113th Annual Conference - Portland, Oregon
Friday, November 6 - Sunday, November 8, 2015

Classics (Latin)

Session Chair: 
Jesse Weiner, Hamilton College
Session 9: Saturday 3:35-5:05pm
Senate Suite (PH-ET)
Topic Area: 


  1. Victor Castellani, University of Denver
    Ovid’s pseudodidactic Ars Amatoria and Remedia Amoris among other retorts to the Latin elegiac tradition of Catullus, Tibullus, and Propertius (and his own parodic Amores) deploys “cura“ in applications at once usual, in that they are expected, and unusual, in how they playfully belittle anxieties of love, lover, and beloved.

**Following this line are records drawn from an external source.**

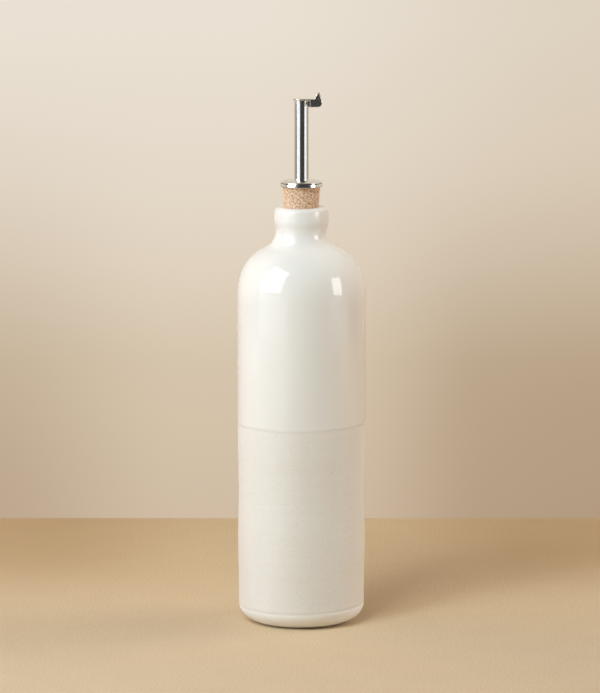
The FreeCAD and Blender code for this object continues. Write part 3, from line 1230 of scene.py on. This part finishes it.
@dataclass
class CheekWeb:
    """Thin plates that close the windows in the flap's cheeks, but for a small hole in each.

    Corners and hole are (x, height) from the hinge pin's axis.
    """

    corners: tuple[Point, ...] = ((1.42, 2.60), (4.42, 2.60), (3.14, 6.00))
    rounding: float = 0.3
    hole: Point = (2.55, 3.35)
    hole_radius: float = 0.40
    inside: float = 4.85
    outside: float = 5.2

    def build(self) -> list[bpy.types.Object]:
        """Builds the web of each cheek from four loops: two outer and two round the hole.

        Each point of the hole's circle lies in the direction of its outer point.

        Returns:
            The two webs' objects.
        """
        low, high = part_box("hinge_pin")
        pin = np.array([low[0] + high[0], low[2] + high[2]]) / 2 / MM
        outer = softened(list(self.corners), [self.rounding] * 3, 16)
        toward = outer - np.array(self.hole)
        toward = toward / np.linalg.norm(toward, axis=1, keepdims=True)
        inner = np.array(self.hole) + self.hole_radius * toward
        flat = np.stack([outer, outer, inner, inner]) + pin
        webs = []
        for name, side in (("cheek_web_near", -1.0), ("cheek_web_far", 1.0)):
            depth = side * np.array([self.outside, self.inside, self.inside, self.outside])
            across = np.broadcast_to(depth[:, None], flat.shape[:2])
            grid = np.stack([flat[..., 0], across, flat[..., 1]], axis=-1)
            web = turned_object(name, grid[::-1] if side < 0 else grid, ring=True)
            web.data.polygons.foreach_set("use_smooth", np.zeros(len(web.data.polygons), dtype=bool))
            SteelFinish(name, Polish.ALONG, rough=0.16).recipe().wear(web)
            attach(web, "flap")
            webs.append(web)
        return webs


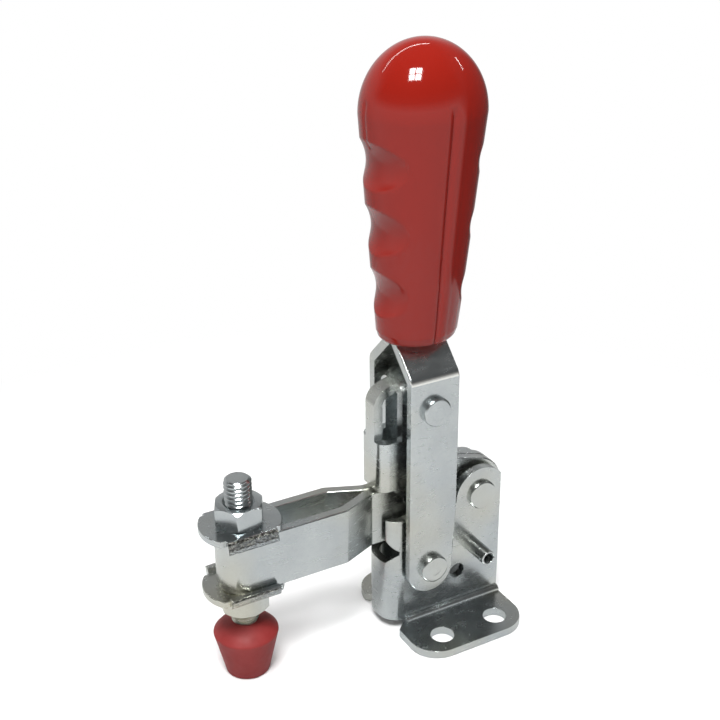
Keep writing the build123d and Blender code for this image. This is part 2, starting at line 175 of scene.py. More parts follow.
def noise(tree, place, scale, detail, roughness, stretch=(1, 1, 1)):
    mapping = tree.nodes.new("ShaderNodeMapping")
    mapping.inputs["Scale"].default_value = stretch
    tree.links.new(place, mapping.inputs["Vector"])
    texture = tree.nodes.new("ShaderNodeTexNoise")
    texture.inputs["Scale"].default_value = scale
    texture.inputs["Detail"].default_value = detail
    texture.inputs["Roughness"].default_value = roughness
    tree.links.new(mapping.outputs[0], texture.inputs["Vector"])
    return texture.outputs["Fac"]


def ramp(tree, value, stops):
    node = tree.nodes.new("ShaderNodeValToRGB")
    elements = node.color_ramp.elements
    while len(elements) < len(stops):
        elements.new(0.5)
    for element, (place, shade) in zip(elements, stops):
        element.position = place
        color = (shade, shade, shade) if isinstance(shade, (int, float)) else shade
        element.color = (*color, 1)
    tree.links.new(value, node.inputs["Fac"])
    return node.outputs["Color"]


def calc(tree, operation, first, second):
    node = tree.nodes.new("ShaderNodeMath")
    node.operation = operation
    for socket, value in zip(node.inputs, (first, second)):
        if isinstance(value, (int, float)):
            socket.default_value = value
        else:
            tree.links.new(value, socket)
    return node.outputs[0]


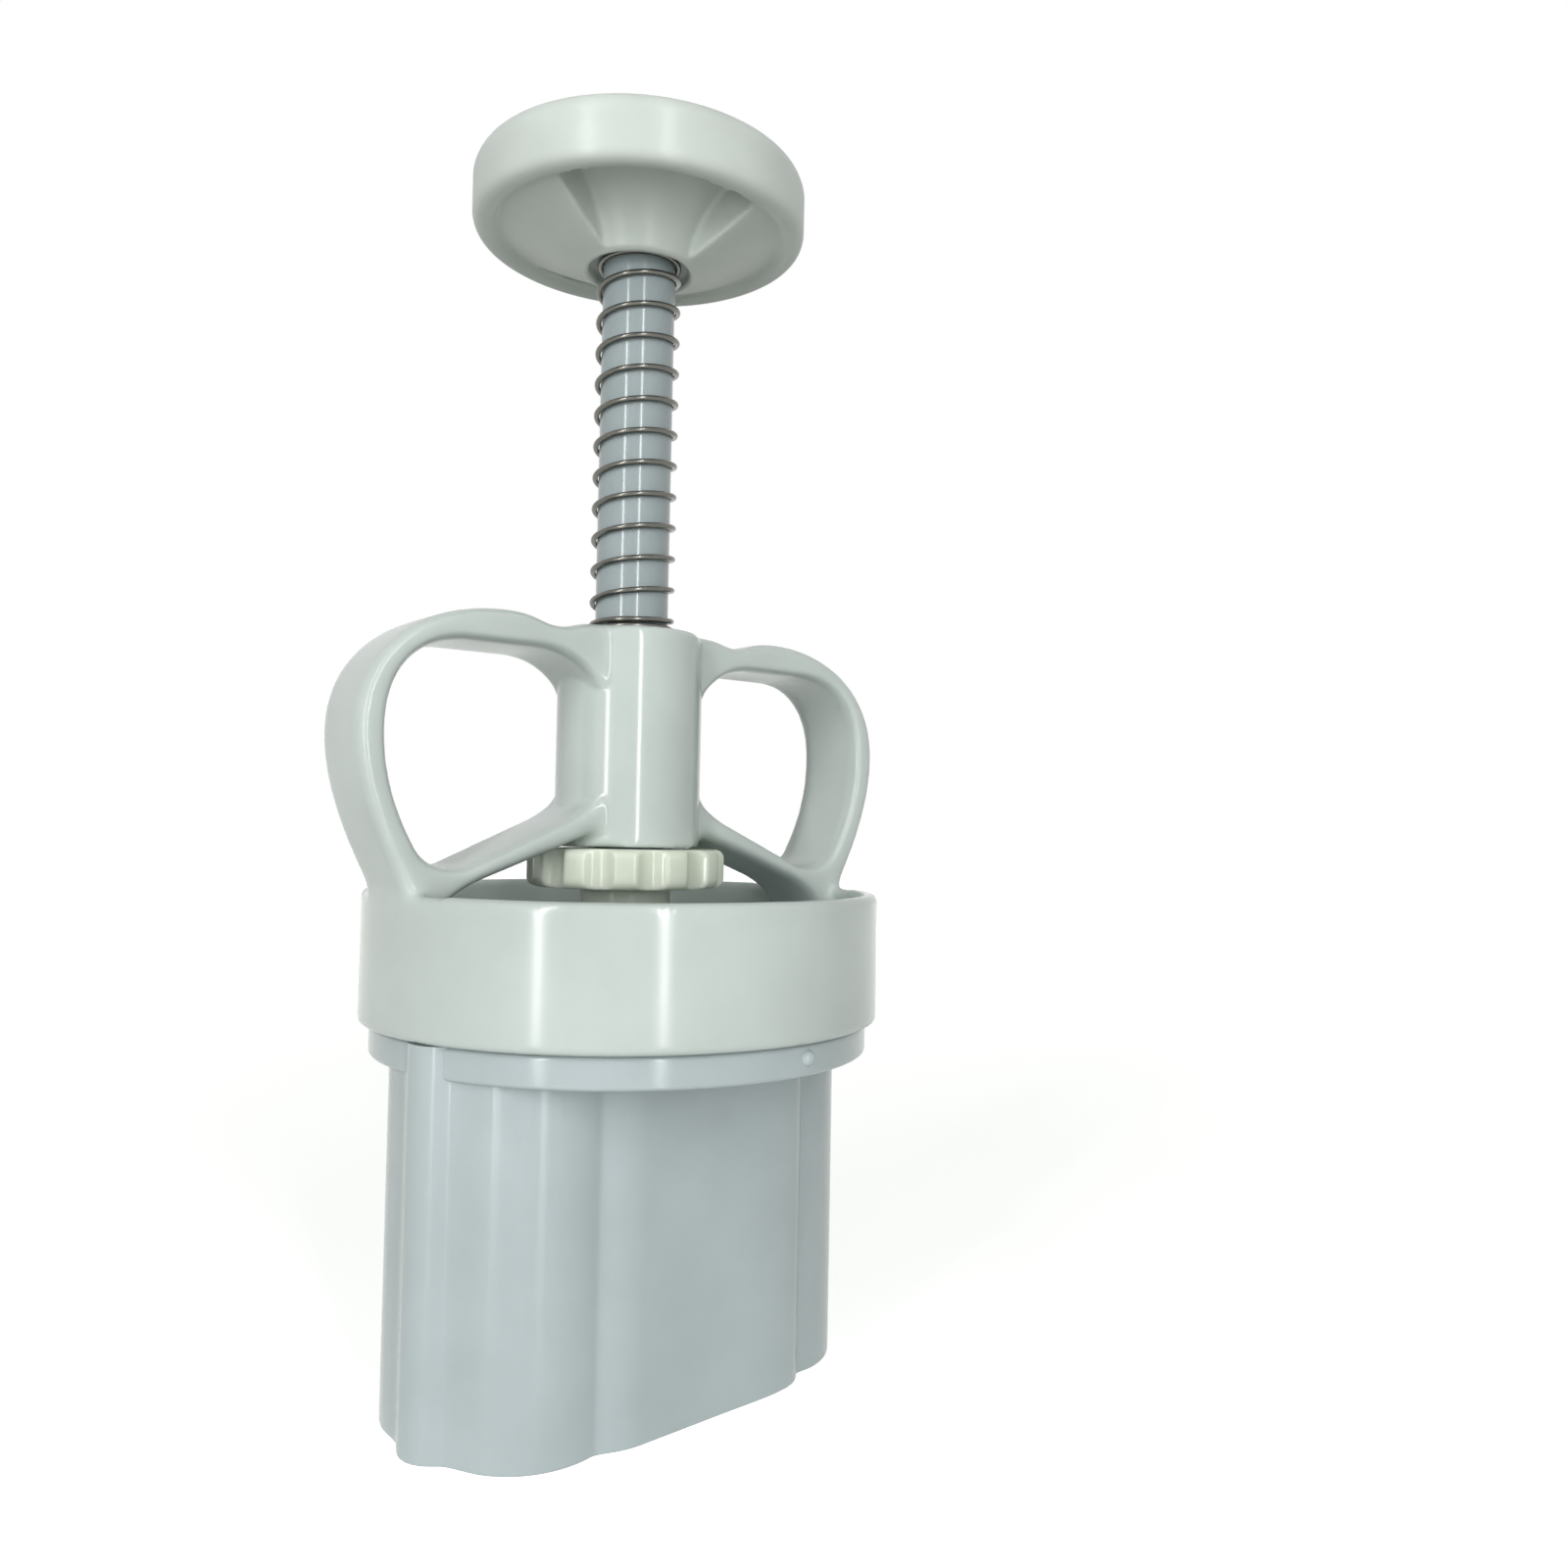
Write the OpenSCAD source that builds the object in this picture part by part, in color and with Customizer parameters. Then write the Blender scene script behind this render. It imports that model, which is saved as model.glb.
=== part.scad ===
// Mooncake press: a hand plunger with two finger loops, a twist-lock lantern mould and a stamp.
// Frame: origin on the press axis in the plane of the mould's mouth, +Z up to the palm knob,
// and +X in the plane of the finger loops, on the side of the lantern's large dome.

/* [Mould] */
// Length of the lantern stamp, tip to tip
stamp_l = 62.6; // [62:0.1:62.8]
// Height of the straight lantern tube below its flange
tube_h = 43.1; // [38:0.1:50]
// Wall of the lantern tube
tube_wall = 1.6; // [1.4:0.1:1.7]
// Gap between the stamp and the tube, all round
stamp_gap = 0.3; // [0.2:0.05:0.4]
// Radius of the round flange
flange_r = 32.8; // [32.8:0.1:33.4]
// Thickness of the round flange
flange_t = 3.9; // [3:0.1:5]
// Turn of the lantern from the plane of the finger loops when locked, degrees
lantern_turn = 14.4; // [0:0.1:20]

/* [Stamp] */
// Whole thickness of the stamp, its rim lip included
stamp_t = 6; // [5:0.1:7]
// Depth of the sunk field inside the rim lip
field_d = 1.6; // [1:0.1:2]
// Width of the rim lip
lip_w = 1.4; // [1:0.1:2]
// Height of the stamp's face above the mouth when the knob is up
stamp_face_z = 36; // [34:0.5:37]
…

  2. Carly Maris, University of California, Riverside
    In the Historia Augusta, Aurelian is shown as displaying captives from nineteen tribes of people in his great triumph of 274. While scholars have argued that this number is exaggerated, a close reading of this passage reveals not only the attitudes towards specific captives and ethnic groups during the later empire, but also serves to subvert the military legacy of Aurelian. 

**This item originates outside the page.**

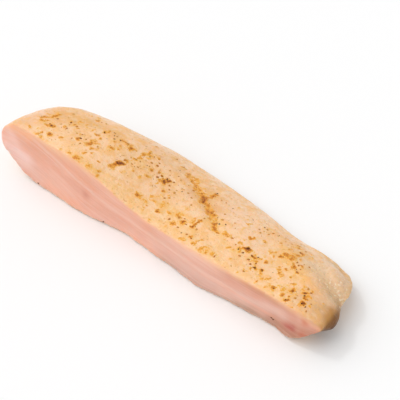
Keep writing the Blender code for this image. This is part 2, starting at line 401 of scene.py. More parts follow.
def off_path(flat, points):
    """The same from a path, and the share of the path where it is nearest."""
    distance = np.full(len(flat), np.inf)
    share = np.zeros(len(flat))
    for index, (start, end) in enumerate(zip(points, points[1:])):
        start, line = np.array(start), np.array(end) - np.array(start)
        t = np.clip((flat - start) @ line / (line @ line), 0.0, 1.0)
        off = np.linalg.norm(flat - start - t[:, None] * line, axis=1)
        nearer = off < distance
        distance[nearer] = off[nearer]
        share[nearer] = (index + t[nearer]) / (len(points) - 1)
    return distance, share


# %% The folds
VALLEY, VALLEY_DEPTH, VALLEY_REACH = ((176.0, 18.5), (152.0, 29.0)), 2.2, 4.5
SHALLOW_END = 0.4  # the valley's depth at its inner end, as a share
LOBE_AT, LOBE_HEIGHT, LOBE_REACH = (167.0, 31.0), 1.8, 9.0
SWELL, SWELL_SIZE, SWELL_LAYER = 0.5, (22.0, 14.0, math.inf), 3.0  # the same at every height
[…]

  3. Tim Watson, California State University, Northridge
    This paper explores the use of Greek literary and historical imagery in two orations delivered by the late Roman senator Symmachus to the emperors Valentinian I and Gratian.  In both, he draws upon a classical Latin ethnic discourse to ensure that both the empire and its emperors remained distinctly Roman.